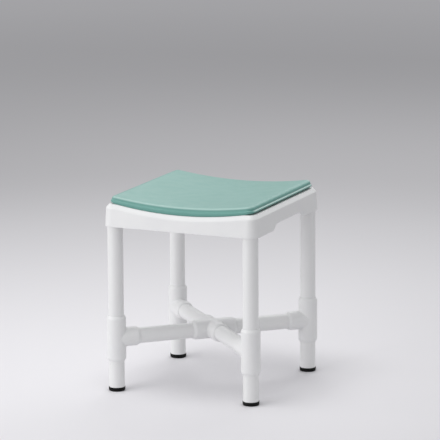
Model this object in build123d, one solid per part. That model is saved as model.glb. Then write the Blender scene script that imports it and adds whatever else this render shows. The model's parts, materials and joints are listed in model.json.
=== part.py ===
from build123d import *
import math
import os

# Shower stool. A frame of plastic pipe and moulded pipe fittings carries a moulded seat
# frame, and a dished foam pad on a carrier plate lies on it and lifts off.
# Millimetres, +Z up, front towards -Y, origin on the floor under the middle of the seat.

# Pipe, and the fit of pipe in its sockets
pipe_radius = 20.0
pipe_wall = 3.0
socket_gap = 0.1
pipe_bore = pipe_radius - pipe_wall
socket_radius = pipe_radius + socket_gap

# Legs
leg_offset = 187.0
leg_top = 466.0
foot_height = 10.0

# Pipe fittings: tees on the legs and the cross between them
fitting_radius = 24.75
branch_radius = 24.4
fitting_arm = 59.0
fitting_height = 138.0
socket_stop = 24.0
mouth_radius = 21.9
mouth_taper = 8.5
mouth_land = 1.2
mouth_bevel = 0.6
crease_radius = 3.0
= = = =
• [Task directions]:
Extract the data in full. Keep it word for word.

• [Task response]:
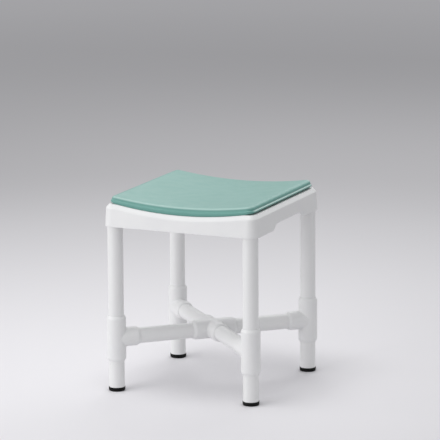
Model this object in build123d, one solid per part. That model is saved as model.glb. Then write the Blender scene script that imports it and adds whatever else this render shows. The model's parts, materials and joints are listed in model.json.
=== part.py ===
from build123d import *
import math
import os

# Shower stool. A frame of plastic pipe and moulded pipe fittings carries a moulded seat
# frame, and a dished foam pad on a carrier plate lies on it and lifts off.
# Millimetres, +Z up, front towards -Y, origin on the floor under the middle of the seat.

# Pipe, and the fit of pipe in its sockets
pipe_radius = 20.0
pipe_wall = 3.0
socket_gap = 0.1
pipe_bore = pipe_radius - pipe_wall
socket_radius = pipe_radius + socket_gap

# Legs
leg_offset = 187.0
leg_top = 466.0
foot_height = 10.0

# Pipe fittings: tees on the legs and the cross between them
fitting_radius = 24.75
branch_radius = 24.4
fitting_arm = 59.0
fitting_height = 138.0
socket_stop = 24.0
mouth_radius = 21.9
mouth_taper = 8.5
mouth_land = 1.2
mouth_bevel = 0.6
crease_radius = 3.0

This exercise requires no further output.